Today, by contrast, we seem to be paralyzed by fear: According to a recent survey, 73 per cent of the people in Germany find it hard to believe in a better future. Even worse, fear is overwhelming the young: More than 80 percent of today’s 16- to 25-year-olds believe they are headed for a frightening future and feel betrayed by their governments for inaction over the climate crisis, another survey of ten countries found.

Adam and Clarita von Trott during his last visit in Imshausen (Foto: Adam von Trott Foundation)

The story of Kreisau can encourage us to transcend fear and imagine a better future – and then commit to act for it. Hope is not naïve: It is the willingness to act into an unknown future, and the courage to accept that the outcome is open. Didn’t all social transformations start like that? Adam and his friends may have failed in the short term, but their inspiration unfolds until today – and a look at history offers a host of stories about positive social change, from something as minute as the invention of the wheelchair to something as big as the Bill of Rights and the end of slavery.

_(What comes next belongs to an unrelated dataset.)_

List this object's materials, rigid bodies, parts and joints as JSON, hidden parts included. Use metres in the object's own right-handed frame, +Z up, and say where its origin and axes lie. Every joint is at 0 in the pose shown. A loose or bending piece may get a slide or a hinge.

”When you recognize uncertainty, you recognize that you may be able to influence the outcomes – you alone or you in concert with a few dozen or several million others”, the US historian Rebecca Solnit wrote aptly. Most importantly, the readiness to act into the unknown also means refusing to surrender one’s fear as a weapon to the enemies of democracy: Fear of the future easily opens the gates for populist seducers and far-right narratives. More than 280 descendants of the German resistance – among them Adam von Trott’s daughters Verena Onken von Trott and Clarita Müller-Plantenberg – have therefore urged not to give in to fear in a joint appeal to support democracy this spring.

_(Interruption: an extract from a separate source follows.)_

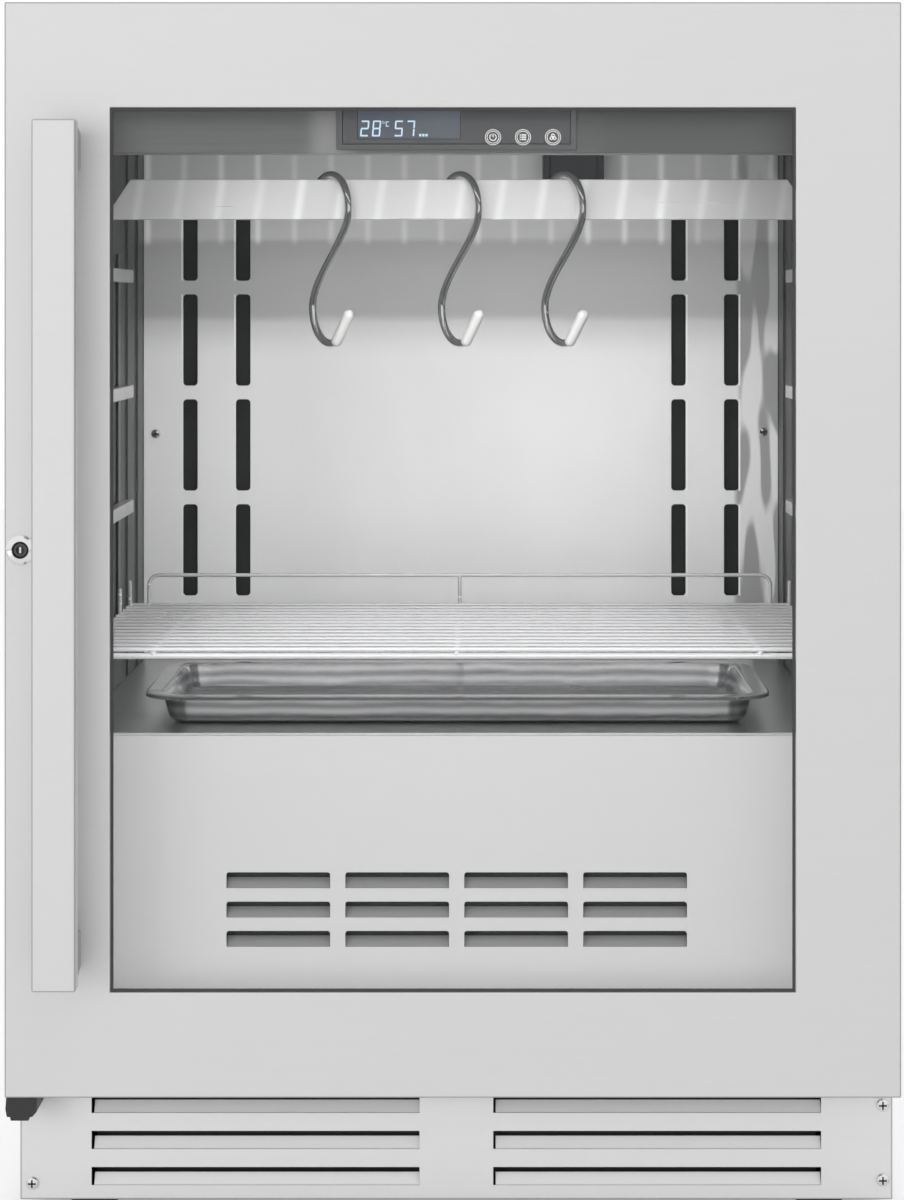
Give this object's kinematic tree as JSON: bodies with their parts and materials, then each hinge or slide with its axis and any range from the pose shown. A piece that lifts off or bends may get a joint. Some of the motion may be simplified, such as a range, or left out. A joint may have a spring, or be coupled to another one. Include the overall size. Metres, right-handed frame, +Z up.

The power of diversity and dialogue
There is another lesson that Kreisau holds which could not be more topical today, and this is the lesson of diversity and dialogue. Like the message of hope, it can inspire all of us, yet it is a task most urgently faced by today’s leaders in politics and the civic sphere. Adam and his fellow resistance members were keenly aware of the need to build bridges across differences and to find consensus for the sake of democracy and the common good. By contrast, many of today’s political leaders, above all, seem to relish in scoring cheap points in partisan battles, despite knowing that further polarization undermines the chances of agreeing on paths towards that better tomorrow. The Kreisau talks were intense and yet they were a gift, Adam von Trott wrote to his wife. Good governance is hard work and honest negotiation. Respect for difference is the bridge to joint solutions. Kreisau can teach us that, too.